Non sposate le mie figlie 2

La recensione del film di Philippe de Chauveron, con Christian Clavier, Chantal Lauby, Elodie Fontan

Mariarosa Mancuso

La scorrettezza politica fatta commedia aveva fatto staccare in Francia dodici milioni di biglietti. “Buon Dio, cosa ho fatto per meritarmi questo?” era il titolo originale: l’urlo di un genitore cattolico e conservatore (con forti simpatie per il generale Charles De Gaulle) che vede le sue tre figlie sposarsi malissimo. La prima sceglie un musulmano, la seconda un ebreo, la terza un cinese. Tutti nati in terra francese, ma ugualmente guardati con sospetto. La quarta figlia sposa un ragazzo cattolico, peccato che sia un nero della Costa d’Avorio, con i capelli rasta (e provvisto – scopriremo – di una famiglia che odia i francesi e le loro ridicole abitudini tribali). I matrimoni procedono senza problemi, i nipotini sono numerosi, papà e mamma decidono di fare un viaggio nei paesi d’origine dei generi. Al ritorno salutano le mucche e si buttano sul foie gras, carichi di aneddoti da litigio immediato, perfino più dei pregiudizi.
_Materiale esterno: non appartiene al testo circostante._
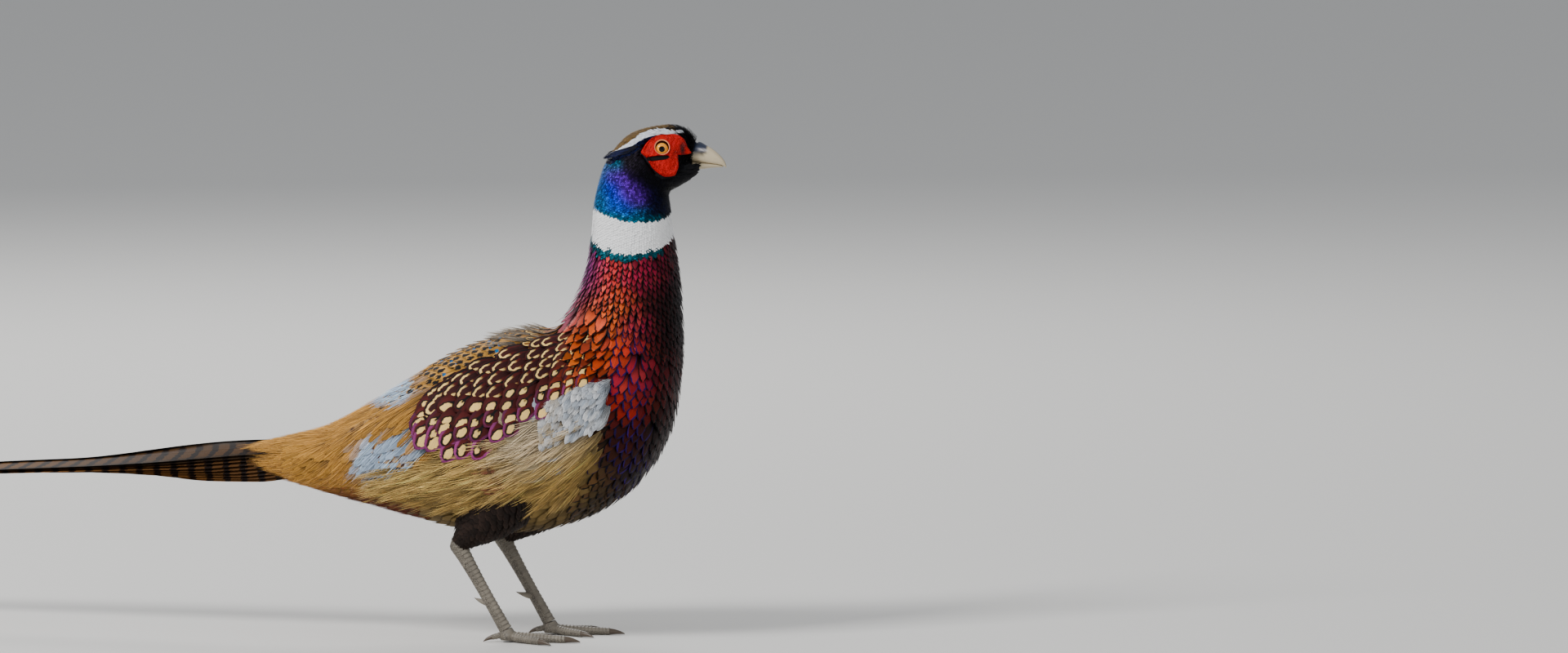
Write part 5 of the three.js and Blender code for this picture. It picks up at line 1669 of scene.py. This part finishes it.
def lights():
    for name, place, size, power in (
        ("key", (-1.7, -2.2, 2.5), 1.1, 150),
        ("fill", (2.6, -2.2, 1.4), 2.2, 20),
        ("rim", (-0.8, 2.6, 2.2), 1.6, 60),
    ):
        data = bpy.data.lights.new(name, "AREA")
        data.size = size
        data.energy = power
        lamp = bpy.data.objects.new(name, data)
        lamp.location = place
        lamp.rotation_mode = "QUATERNION"
        lamp.rotation_quaternion = (Vector((0, 0, 0.2)) - Vector(place)).to_track_quat("-Z", "Y")
        bpy.context.scene.collection.objects.link(lamp)
    world = bpy.data.worlds.new("studio")
    world.use_nodes = True
    world.node_tree.nodes["Background"].inputs["Color"].default_value = (0.9, 0.94, 1.0, 1)
    world.node_tree.nodes["Background"].inputs["Strength"].default_value = 0.5
    bpy.context.scene.world = world


def camera():
    a, e = VIEW_AZIMUTH, VIEW_ELEVATION
    right = Vector((math.cos(a), math.sin(a), 0))
    up = Vector((-math.sin(a) * math.sin(e), math.cos(a) * math.sin(e), math.cos(e)))
    back = Vector((math.sin(a) * math.cos(e), -math.cos(a) * math.cos(e), math.sin(e)))
    tip = Vector(to_frame(BILL_TIP))
    pixel = PHOTO_SCALE * MM
    aside, below = PHOTO_WIDTH / 2 - PHOTO_BILL_TIP[0], PHOTO_HEIGHT / 2 - PHOTO_BILL_TIP[1]
    aim = tip + right * aside * pixel - up * below * pixel
    data = bpy.data.cameras.new("camera")
    data.lens = LENS
    data.sensor_width = 36
    distance = PHOTO_WIDTH * pixel * LENS / data.sensor_width
    made = bpy.data.objects.new("camera", data)
    made.location = aim + back * distance
    made.rotation_mode = "QUATERNION"
    made.rotation_quaternion = (-back).to_track_quat("-Z", "Y")
    data.clip_end = 100
    bpy.context.scene.collection.objects.link(made)
    bpy.context.scene.camera = made


skin()
tail()
tail_coverts()
rump_plumes()
torso_feathers()
wings()
flank_plumes()
scapulars()
back_down()
breast_feathers()
neck_feathers()
head_feathers()
thigh_feathers()
legs()
bill()
bristles()
chin()
ear_tufts()
for side in SIDES:
    eye(side)
    wattle(side)
    lid(side)
floor()
lights()
camera()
Per le misure di sicurezza a Tel Aviv (“credevo volessero circoncidermi”) , per il riso senza contorno mangiato in Costa d’Avorio (l’africano attendeva un prosciutto divorato dal cane francese prima di imbarcarsi), per gli sputi e l’odore d’aglio e le larve commestibili in Cina. Più gradita l’Algeria, con “le belle casette in stile francese, la nostra colonizzazione ha fatto molte cose buone”. Non scoppia la rissa soltanto perché le quattro coppie annunciano di essere stanche della Francia razzista, e di voler partire. Chi per l’Algeria (l’avvocato stufo di difendere solo musulmane che vogliono entrare in piscina vestite), chi per l’India (l’ivoriano che vuole lavorare come attore, ma come si fa quando anche il ruolo di Otello tocca a un bianco?), chi per Israele (con la sua nuova invenzione, il frigo-forno), chi per la Cina (ha visto un giardiniere afghano con la motosega e lo ha scambiato per un terrorista). Il bis di “Non sposate le mie figlie” parte un po’ più lento e incerto del primo. La comicità esplode nello scontro di pregiudizi tra il capofamiglia francese e il capofamiglia africano. Per complicare un po’ l’intreccio, il nero ha una figlia lesbica che intende sposare la sua morosa francese.